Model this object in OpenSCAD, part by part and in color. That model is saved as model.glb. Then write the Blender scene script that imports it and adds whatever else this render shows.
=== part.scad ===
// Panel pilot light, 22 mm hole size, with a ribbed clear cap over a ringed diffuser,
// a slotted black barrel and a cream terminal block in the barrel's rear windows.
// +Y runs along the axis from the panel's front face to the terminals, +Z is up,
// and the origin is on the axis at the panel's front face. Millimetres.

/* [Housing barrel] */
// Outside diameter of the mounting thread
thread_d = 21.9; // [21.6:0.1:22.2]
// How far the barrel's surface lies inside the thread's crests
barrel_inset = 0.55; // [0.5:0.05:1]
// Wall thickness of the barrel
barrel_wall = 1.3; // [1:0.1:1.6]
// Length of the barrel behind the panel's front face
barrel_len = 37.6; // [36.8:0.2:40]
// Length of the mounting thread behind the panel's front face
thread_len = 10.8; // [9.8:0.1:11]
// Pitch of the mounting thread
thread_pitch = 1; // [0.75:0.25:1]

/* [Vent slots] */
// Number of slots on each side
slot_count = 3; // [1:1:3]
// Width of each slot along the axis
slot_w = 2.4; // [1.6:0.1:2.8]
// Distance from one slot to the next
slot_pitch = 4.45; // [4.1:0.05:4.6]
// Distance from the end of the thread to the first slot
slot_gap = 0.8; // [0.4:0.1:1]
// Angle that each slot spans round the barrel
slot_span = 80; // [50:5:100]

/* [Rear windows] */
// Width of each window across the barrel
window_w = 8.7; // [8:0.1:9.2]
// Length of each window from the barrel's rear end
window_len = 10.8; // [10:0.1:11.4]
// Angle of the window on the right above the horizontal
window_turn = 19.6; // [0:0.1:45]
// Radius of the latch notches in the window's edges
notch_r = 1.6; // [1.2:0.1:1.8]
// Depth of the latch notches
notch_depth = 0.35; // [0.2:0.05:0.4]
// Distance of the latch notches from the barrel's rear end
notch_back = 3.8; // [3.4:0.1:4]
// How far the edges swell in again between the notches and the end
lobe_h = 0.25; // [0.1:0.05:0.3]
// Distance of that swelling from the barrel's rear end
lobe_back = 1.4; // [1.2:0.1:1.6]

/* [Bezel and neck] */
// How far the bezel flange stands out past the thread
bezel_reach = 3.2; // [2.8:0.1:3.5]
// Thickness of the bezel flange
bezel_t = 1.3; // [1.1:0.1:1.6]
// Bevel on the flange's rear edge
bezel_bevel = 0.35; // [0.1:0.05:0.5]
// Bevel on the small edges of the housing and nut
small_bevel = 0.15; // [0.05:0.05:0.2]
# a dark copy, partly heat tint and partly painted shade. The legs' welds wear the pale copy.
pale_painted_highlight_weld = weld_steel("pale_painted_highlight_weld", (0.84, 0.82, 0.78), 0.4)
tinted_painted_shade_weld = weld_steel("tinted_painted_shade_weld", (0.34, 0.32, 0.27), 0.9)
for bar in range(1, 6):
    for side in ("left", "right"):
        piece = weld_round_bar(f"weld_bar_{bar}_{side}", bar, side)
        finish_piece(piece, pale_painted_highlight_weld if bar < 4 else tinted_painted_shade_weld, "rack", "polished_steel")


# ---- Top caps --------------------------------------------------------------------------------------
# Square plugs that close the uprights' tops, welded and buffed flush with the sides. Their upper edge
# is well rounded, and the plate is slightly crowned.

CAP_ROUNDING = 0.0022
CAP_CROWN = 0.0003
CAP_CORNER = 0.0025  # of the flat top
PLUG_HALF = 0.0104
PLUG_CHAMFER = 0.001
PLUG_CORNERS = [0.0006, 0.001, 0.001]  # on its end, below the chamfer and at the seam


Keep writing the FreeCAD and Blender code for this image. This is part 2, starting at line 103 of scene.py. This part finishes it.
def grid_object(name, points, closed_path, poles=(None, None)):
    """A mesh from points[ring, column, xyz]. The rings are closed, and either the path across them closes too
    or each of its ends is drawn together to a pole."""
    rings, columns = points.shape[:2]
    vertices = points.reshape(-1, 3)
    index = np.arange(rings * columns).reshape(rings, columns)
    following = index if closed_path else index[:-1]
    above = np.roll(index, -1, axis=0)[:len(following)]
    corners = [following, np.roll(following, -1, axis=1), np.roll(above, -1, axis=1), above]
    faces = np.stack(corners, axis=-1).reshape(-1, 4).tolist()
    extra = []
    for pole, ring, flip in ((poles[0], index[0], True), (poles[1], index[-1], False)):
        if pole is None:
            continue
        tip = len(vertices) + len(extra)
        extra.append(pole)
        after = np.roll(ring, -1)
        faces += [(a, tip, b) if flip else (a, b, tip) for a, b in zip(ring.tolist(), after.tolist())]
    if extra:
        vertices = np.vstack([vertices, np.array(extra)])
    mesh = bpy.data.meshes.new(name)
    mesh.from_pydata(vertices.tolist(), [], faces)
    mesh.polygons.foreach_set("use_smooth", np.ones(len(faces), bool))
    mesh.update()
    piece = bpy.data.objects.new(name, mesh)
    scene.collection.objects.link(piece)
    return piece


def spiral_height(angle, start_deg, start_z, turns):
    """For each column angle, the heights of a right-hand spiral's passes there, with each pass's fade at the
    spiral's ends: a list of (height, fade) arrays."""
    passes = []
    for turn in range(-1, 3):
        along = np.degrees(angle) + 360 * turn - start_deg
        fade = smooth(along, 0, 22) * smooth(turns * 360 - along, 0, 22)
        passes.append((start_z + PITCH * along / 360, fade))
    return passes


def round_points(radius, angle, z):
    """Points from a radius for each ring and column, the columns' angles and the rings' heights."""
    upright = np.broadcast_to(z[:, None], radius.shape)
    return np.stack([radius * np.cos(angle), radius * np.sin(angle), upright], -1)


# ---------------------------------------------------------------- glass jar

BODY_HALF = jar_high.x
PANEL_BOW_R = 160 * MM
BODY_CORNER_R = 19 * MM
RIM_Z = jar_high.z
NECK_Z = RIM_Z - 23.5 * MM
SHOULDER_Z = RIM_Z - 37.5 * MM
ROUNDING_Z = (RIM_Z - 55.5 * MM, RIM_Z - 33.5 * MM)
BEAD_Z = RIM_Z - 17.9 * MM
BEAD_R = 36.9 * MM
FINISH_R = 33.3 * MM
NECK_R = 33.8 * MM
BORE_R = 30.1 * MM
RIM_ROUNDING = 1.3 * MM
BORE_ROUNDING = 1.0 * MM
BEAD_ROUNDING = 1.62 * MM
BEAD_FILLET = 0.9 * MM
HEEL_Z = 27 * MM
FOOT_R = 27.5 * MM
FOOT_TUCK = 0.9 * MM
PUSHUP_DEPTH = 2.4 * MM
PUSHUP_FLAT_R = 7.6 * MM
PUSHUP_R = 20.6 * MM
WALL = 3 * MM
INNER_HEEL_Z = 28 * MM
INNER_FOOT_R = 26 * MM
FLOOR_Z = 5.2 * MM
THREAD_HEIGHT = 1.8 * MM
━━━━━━
Task goal | Send back every record, precisely as written.

Task output |
Model this object in OpenSCAD, part by part and in color. That model is saved as model.glb. Then write the Blender scene script that imports it and adds whatever else this render shows.
=== part.scad ===
// Panel pilot light, 22 mm hole size, with a ribbed clear cap over a ringed diffuser,
// a slotted black barrel and a cream terminal block in the barrel's rear windows.
// +Y runs along the axis from the panel's front face to the terminals, +Z is up,
// and the origin is on the axis at the panel's front face. Millimetres.

/* [Housing barrel] */
// Outside diameter of the mounting thread
thread_d = 21.9; // [21.6:0.1:22.2]
// How far the barrel's surface lies inside the thread's crests
barrel_inset = 0.55; // [0.5:0.05:1]
// Wall thickness of the barrel
barrel_wall = 1.3; // [1:0.1:1.6]
// Length of the barrel behind the panel's front face
barrel_len = 37.6; // [36.8:0.2:40]
// Length of the mounting thread behind the panel's front face
thread_len = 10.8; // [9.8:0.1:11]
// Pitch of the mounting thread
thread_pitch = 1; // [0.75:0.25:1]

/* [Vent slots] */
// Number of slots on each side
slot_count = 3; // [1:1:3]
// Width of each slot along the axis
slot_w = 2.4; // [1.6:0.1:2.8]
// Distance from one slot to the next
slot_pitch = 4.45; // [4.1:0.05:4.6]
// Distance from the end of the thread to the first slot
slot_gap = 0.8; // [0.4:0.1:1]
// Angle that each slot spans round the barrel
slot_span = 80; // [50:5:100]

/* [Rear windows] */
// Width of each window across the barrel
window_w = 8.7; // [8:0.1:9.2]
// Length of each window from the barrel's rear end
window_len = 10.8; // [10:0.1:11.4]
// Angle of the window on the right above the horizontal
window_turn = 19.6; // [0:0.1:45]
// Radius of the latch notches in the window's edges
notch_r = 1.6; // [1.2:0.1:1.8]
// Depth of the latch notches
notch_depth = 0.35; // [0.2:0.05:0.4]
// Distance of the latch notches from the barrel's rear end
notch_back = 3.8; // [3.4:0.1:4]
// How far the edges swell in again between the notches and the end
lobe_h = 0.25; // [0.1:0.05:0.3]
// Distance of that swelling from the barrel's rear end
lobe_back = 1.4; // [1.2:0.1:1.6]

/* [Bezel and neck] */
// How far the bezel flange stands out past the thread
bezel_reach = 3.2; // [2.8:0.1:3.5]
// Thickness of the bezel flange
bezel_t = 1.3; // [1.1:0.1:1.6]
// Bevel on the flange's rear edge
bezel_bevel = 0.35; // [0.1:0.05:0.5]
// Bevel on the small edges of the housing and nut
small_bevel = 0.15; // [0.05:0.05:0.2]
# a dark copy, partly heat tint and partly painted shade. The legs' welds wear the pale copy.
pale_painted_highlight_weld = weld_steel("pale_painted_highlight_weld", (0.84, 0.82, 0.78), 0.4)
tinted_painted_shade_weld = weld_steel("tinted_painted_shade_weld", (0.34, 0.32, 0.27), 0.9)
for bar in range(1, 6):
    for side in ("left", "right"):
        piece = weld_round_bar(f"weld_bar_{bar}_{side}", bar, side)
        finish_piece(piece, pale_painted_highlight_weld if bar < 4 else tinted_painted_shade_weld, "rack", "polished_steel")


# ---- Top caps --------------------------------------------------------------------------------------
# Square plugs that close the uprights' tops, welded and buffed flush with the sides. Their upper edge
# is well rounded, and the plate is slightly crowned.

CAP_ROUNDING = 0.0022
CAP_CROWN = 0.0003
CAP_CORNER = 0.0025  # of the flat top
PLUG_HALF = 0.0104
PLUG_CHAMFER = 0.001
PLUG_CORNERS = [0.0006, 0.001, 0.001]  # on its end, below the chamfer and at the seam


Keep writing the FreeCAD and Blender code for this image. This is part 2, starting at line 103 of scene.py. This part finishes it.
def grid_object(name, points, closed_path, poles=(None, None)):
    """A mesh from points[ring, column, xyz]. The rings are closed, and either the path across them closes too
    or each of its ends is drawn together to a pole."""
    rings, columns = points.shape[:2]
    vertices = points.reshape(-1, 3)
    index = np.arange(rings * columns).reshape(rings, columns)
    following = index if closed_path else index[:-1]
    above = np.roll(index, -1, axis=0)[:len(following)]
    corners = [following, np.roll(following, -1, axis=1), np.roll(above, -1, axis=1), above]
    faces = np.stack(corners, axis=-1).reshape(-1, 4).tolist()
    extra = []
    for pole, ring, flip in ((poles[0], index[0], True), (poles[1], index[-1], False)):
        if pole is None:
            continue
        tip = len(vertices) + len(extra)
        extra.append(pole)
        after = np.roll(ring, -1)
        faces += [(a, tip, b) if flip else (a, b, tip) for a, b in zip(ring.tolist(), after.tolist())]
    if extra:
        vertices = np.vstack([vertices, np.array(extra)])
    mesh = bpy.data.meshes.new(name)
    mesh.from_pydata(vertices.tolist(), [], faces)
    mesh.polygons.foreach_set("use_smooth", np.ones(len(faces), bool))
    mesh.update()
    piece = bpy.data.objects.new(name, mesh)
    scene.collection.objects.link(piece)
    return piece


def spiral_height(angle, start_deg, start_z, turns):
    """For each column angle, the heights of a right-hand spiral's passes there, with each pass's fade at the
    spiral's ends: a list of (height, fade) arrays."""
    passes = []
    for turn in range(-1, 3):
        along = np.degrees(angle) + 360 * turn - start_deg
        fade = smooth(along, 0, 22) * smooth(turns * 360 - along, 0, 22)
        passes.append((start_z + PITCH * along / 360, fade))
    return passes


def round_points(radius, angle, z):
    """Points from a radius for each ring and column, the columns' angles and the rings' heights."""
    upright = np.broadcast_to(z[:, None], radius.shape)
    return np.stack([radius * np.cos(angle), radius * np.sin(angle), upright], -1)


# ---------------------------------------------------------------- glass jar

BODY_HALF = jar_high.x
PANEL_BOW_R = 160 * MM
BODY_CORNER_R = 19 * MM
RIM_Z = jar_high.z
NECK_Z = RIM_Z - 23.5 * MM
SHOULDER_Z = RIM_Z - 37.5 * MM
ROUNDING_Z = (RIM_Z - 55.5 * MM, RIM_Z - 33.5 * MM)
BEAD_Z = RIM_Z - 17.9 * MM
BEAD_R = 36.9 * MM
FINISH_R = 33.3 * MM
NECK_R = 33.8 * MM
BORE_R = 30.1 * MM
RIM_ROUNDING = 1.3 * MM
BORE_ROUNDING = 1.0 * MM
BEAD_ROUNDING = 1.62 * MM
BEAD_FILLET = 0.9 * MM
HEEL_Z = 27 * MM
FOOT_R = 27.5 * MM
FOOT_TUCK = 0.9 * MM
PUSHUP_DEPTH = 2.4 * MM
PUSHUP_FLAT_R = 7.6 * MM
PUSHUP_R = 20.6 * MM
WALL = 3 * MM
INNER_HEEL_Z = 28 * MM
INNER_FOOT_R = 26 * MM
FLOOR_Z = 5.2 * MM
THREAD_HEIGHT = 1.8 * MM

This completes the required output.